PROBLEM DETAILS:
Only the lines from the one containing "const lid = new THREE.Group();" through the one containing "bpy.context.view_layer.update()" are to be copied, exactly and with both ends kept.

GIVEN INFORMATION:
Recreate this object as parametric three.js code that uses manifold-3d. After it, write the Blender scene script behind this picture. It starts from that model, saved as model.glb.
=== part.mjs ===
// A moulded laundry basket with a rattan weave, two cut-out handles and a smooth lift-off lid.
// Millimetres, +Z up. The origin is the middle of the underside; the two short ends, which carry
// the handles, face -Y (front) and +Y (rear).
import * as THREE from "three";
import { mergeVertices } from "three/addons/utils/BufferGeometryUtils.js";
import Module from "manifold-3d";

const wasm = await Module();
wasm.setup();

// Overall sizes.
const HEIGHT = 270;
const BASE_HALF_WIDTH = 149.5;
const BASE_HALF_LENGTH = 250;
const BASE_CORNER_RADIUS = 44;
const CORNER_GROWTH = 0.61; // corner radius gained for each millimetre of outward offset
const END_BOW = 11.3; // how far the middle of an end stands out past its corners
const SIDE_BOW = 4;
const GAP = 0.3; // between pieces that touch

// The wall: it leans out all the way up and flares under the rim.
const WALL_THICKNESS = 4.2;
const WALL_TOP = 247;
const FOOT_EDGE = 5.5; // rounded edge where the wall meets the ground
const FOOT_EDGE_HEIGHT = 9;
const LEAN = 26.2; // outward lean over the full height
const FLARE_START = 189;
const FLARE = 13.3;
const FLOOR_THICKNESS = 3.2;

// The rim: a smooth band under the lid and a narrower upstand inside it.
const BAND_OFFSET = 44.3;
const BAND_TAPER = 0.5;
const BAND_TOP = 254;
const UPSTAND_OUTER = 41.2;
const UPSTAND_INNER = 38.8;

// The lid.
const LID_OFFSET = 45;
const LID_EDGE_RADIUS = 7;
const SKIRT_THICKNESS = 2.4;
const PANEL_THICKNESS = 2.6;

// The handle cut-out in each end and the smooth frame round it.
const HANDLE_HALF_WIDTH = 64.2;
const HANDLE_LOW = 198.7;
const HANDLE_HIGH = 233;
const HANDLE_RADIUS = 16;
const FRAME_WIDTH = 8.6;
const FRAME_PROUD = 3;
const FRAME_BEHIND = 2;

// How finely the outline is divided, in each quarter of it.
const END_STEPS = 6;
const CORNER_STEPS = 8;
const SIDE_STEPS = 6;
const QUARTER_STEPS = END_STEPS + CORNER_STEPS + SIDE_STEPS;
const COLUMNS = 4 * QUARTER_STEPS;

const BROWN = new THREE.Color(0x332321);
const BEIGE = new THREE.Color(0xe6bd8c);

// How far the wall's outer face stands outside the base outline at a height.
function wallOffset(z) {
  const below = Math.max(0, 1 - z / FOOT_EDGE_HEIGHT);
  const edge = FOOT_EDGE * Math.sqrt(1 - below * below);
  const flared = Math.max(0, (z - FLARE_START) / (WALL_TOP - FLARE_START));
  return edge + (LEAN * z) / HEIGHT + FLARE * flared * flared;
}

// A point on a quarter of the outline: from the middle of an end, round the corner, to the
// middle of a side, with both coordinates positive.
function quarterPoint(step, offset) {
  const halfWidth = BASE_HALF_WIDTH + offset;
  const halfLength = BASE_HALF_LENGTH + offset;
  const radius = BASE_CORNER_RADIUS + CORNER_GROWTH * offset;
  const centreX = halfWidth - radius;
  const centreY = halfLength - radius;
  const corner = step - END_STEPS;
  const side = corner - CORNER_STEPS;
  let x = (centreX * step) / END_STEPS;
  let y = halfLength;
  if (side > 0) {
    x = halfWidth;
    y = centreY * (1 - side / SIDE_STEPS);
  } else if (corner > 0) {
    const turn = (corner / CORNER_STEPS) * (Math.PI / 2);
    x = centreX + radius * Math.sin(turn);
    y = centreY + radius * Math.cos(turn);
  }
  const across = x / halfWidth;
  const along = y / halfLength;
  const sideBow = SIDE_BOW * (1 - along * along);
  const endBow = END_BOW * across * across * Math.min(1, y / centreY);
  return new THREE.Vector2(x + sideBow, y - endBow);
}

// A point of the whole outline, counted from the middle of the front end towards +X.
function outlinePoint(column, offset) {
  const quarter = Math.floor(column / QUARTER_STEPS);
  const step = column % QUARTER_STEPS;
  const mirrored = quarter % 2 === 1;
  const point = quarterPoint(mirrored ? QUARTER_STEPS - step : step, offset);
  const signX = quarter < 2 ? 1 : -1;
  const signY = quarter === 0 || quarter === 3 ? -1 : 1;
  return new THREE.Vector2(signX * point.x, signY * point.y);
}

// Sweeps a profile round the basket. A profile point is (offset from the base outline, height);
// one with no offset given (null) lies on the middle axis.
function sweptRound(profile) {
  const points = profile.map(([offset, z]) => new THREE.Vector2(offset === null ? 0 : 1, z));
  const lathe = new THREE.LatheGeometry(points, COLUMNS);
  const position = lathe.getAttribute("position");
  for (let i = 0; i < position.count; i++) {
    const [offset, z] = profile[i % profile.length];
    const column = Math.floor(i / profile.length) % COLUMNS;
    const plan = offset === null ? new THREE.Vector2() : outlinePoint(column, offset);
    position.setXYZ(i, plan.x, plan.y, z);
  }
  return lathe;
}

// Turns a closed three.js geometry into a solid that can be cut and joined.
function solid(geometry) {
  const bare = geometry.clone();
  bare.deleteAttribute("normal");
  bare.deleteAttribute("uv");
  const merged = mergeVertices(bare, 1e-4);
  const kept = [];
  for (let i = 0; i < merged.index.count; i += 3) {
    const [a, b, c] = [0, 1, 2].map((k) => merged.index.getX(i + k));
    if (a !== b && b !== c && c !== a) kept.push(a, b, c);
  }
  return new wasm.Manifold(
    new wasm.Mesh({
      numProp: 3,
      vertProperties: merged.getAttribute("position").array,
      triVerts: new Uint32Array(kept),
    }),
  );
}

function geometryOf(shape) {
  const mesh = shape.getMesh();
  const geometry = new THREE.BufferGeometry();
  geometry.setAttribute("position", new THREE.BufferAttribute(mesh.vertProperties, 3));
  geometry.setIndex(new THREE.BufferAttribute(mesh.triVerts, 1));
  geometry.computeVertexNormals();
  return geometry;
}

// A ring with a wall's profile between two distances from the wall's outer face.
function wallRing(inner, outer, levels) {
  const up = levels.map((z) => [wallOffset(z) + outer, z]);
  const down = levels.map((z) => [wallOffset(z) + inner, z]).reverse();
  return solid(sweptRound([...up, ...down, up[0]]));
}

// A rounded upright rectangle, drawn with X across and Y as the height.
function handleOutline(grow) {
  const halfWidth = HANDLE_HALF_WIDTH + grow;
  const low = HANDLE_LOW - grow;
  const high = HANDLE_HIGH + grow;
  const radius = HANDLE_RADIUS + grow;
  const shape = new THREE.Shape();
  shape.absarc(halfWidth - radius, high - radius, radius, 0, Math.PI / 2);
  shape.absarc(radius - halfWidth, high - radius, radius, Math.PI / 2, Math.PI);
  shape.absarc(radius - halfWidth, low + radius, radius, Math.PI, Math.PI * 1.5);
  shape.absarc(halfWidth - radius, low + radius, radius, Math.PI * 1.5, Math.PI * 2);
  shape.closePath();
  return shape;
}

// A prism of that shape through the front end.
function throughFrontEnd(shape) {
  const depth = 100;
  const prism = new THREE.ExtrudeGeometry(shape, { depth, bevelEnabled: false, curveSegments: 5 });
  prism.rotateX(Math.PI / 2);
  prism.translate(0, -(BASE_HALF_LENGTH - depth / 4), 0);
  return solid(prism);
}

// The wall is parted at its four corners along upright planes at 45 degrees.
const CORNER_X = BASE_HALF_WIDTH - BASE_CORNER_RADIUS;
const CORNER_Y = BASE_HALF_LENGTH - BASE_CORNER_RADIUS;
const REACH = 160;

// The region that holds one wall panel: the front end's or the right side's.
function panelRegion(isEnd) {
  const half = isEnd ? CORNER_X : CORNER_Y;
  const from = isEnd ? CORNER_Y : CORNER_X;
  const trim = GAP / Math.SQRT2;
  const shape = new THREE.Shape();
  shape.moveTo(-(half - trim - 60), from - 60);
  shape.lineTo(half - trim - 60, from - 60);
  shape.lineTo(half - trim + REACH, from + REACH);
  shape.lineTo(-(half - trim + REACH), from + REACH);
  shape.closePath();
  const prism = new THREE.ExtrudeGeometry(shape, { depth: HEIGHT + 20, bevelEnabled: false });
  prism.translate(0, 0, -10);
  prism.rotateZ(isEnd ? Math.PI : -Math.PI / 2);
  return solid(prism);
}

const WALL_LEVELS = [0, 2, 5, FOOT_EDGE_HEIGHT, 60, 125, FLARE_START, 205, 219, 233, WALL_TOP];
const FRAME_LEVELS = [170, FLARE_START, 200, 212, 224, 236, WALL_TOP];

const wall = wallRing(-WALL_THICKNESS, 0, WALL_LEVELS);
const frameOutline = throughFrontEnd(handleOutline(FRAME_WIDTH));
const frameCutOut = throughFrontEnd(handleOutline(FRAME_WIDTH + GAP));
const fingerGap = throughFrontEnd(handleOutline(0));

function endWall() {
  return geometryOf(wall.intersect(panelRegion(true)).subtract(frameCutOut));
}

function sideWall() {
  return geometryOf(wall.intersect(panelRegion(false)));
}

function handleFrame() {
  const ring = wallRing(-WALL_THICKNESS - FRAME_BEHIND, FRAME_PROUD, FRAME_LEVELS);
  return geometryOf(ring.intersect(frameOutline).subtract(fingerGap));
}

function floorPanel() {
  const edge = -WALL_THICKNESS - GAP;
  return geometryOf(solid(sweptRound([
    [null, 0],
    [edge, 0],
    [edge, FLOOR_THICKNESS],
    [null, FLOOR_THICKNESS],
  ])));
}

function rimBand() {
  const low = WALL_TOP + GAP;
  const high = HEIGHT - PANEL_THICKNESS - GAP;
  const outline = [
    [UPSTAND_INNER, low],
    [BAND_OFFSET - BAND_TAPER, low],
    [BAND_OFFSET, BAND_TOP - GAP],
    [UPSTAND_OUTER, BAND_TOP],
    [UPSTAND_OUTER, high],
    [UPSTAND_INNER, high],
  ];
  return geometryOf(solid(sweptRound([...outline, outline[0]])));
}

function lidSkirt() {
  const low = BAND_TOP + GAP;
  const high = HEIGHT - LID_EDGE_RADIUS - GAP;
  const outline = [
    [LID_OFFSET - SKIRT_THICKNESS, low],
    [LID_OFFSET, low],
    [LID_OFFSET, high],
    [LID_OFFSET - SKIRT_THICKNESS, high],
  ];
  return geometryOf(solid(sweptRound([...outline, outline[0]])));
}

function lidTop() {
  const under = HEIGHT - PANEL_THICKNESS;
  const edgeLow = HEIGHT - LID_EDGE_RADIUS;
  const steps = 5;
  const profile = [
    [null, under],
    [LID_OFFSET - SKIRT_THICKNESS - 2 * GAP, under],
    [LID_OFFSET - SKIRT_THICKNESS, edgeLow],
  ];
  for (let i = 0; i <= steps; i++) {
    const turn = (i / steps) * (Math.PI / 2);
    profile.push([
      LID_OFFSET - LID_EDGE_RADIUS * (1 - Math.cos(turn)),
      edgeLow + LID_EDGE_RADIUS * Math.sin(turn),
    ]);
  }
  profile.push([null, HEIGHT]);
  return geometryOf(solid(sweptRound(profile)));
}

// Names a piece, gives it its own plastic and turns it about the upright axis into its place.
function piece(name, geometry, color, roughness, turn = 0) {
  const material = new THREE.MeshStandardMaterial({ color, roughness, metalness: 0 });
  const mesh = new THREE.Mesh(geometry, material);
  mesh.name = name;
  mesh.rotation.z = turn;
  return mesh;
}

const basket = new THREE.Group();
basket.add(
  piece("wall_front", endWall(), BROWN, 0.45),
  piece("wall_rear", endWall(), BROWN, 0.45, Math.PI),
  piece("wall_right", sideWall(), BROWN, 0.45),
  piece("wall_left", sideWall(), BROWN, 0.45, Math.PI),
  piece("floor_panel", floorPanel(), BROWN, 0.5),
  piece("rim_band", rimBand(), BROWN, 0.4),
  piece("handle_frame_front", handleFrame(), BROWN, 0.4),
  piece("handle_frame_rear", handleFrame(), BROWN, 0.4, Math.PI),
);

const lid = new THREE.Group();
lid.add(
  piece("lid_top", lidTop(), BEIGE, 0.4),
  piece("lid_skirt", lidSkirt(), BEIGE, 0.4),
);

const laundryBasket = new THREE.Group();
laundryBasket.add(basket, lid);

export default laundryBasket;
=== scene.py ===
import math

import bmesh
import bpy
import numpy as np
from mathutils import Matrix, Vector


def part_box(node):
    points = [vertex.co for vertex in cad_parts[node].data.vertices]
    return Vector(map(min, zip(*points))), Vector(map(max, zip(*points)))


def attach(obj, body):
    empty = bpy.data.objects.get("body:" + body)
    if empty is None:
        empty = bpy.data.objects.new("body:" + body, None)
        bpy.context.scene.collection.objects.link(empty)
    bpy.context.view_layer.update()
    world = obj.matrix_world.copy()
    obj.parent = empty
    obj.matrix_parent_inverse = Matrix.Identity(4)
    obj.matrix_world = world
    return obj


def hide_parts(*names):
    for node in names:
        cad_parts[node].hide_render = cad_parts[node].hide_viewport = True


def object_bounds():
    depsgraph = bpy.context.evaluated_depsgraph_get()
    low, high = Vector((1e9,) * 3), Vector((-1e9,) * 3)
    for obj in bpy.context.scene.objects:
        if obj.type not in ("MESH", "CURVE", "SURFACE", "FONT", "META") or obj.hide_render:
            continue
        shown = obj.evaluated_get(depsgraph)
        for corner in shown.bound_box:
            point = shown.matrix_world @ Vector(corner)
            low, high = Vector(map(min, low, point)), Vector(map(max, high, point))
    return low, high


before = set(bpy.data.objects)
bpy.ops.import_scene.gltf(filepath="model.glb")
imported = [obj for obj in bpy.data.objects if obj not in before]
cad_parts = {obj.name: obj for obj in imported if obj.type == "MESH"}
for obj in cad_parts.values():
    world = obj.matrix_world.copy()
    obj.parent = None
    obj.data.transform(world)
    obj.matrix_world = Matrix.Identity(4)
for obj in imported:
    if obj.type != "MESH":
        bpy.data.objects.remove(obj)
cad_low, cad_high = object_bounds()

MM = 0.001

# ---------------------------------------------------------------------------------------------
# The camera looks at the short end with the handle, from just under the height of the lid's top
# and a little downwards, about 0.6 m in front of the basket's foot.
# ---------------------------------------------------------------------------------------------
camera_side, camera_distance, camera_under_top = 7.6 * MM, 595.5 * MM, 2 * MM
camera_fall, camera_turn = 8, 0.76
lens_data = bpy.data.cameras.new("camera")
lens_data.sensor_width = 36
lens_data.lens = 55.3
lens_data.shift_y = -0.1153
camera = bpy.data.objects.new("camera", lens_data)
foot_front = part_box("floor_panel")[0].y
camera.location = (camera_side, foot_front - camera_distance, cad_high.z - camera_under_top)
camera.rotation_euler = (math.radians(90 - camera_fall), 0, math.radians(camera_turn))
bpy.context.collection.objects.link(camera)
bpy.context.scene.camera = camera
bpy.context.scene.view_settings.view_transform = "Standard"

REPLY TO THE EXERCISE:
const lid = new THREE.Group();
lid.add(
  piece("lid_top", lidTop(), BEIGE, 0.4),
  piece("lid_skirt", lidSkirt(), BEIGE, 0.4),
);

const laundryBasket = new THREE.Group();
laundryBasket.add(basket, lid);

export default laundryBasket;
=== scene.py ===
import math

import bmesh
import bpy
import numpy as np
from mathutils import Matrix, Vector


def part_box(node):
    points = [vertex.co for vertex in cad_parts[node].data.vertices]
    return Vector(map(min, zip(*points))), Vector(map(max, zip(*points)))


def attach(obj, body):
    empty = bpy.data.objects.get("body:" + body)
    if empty is None:
        empty = bpy.data.objects.new("body:" + body, None)
        bpy.context.scene.collection.objects.link(empty)
    bpy.context.view_layer.update()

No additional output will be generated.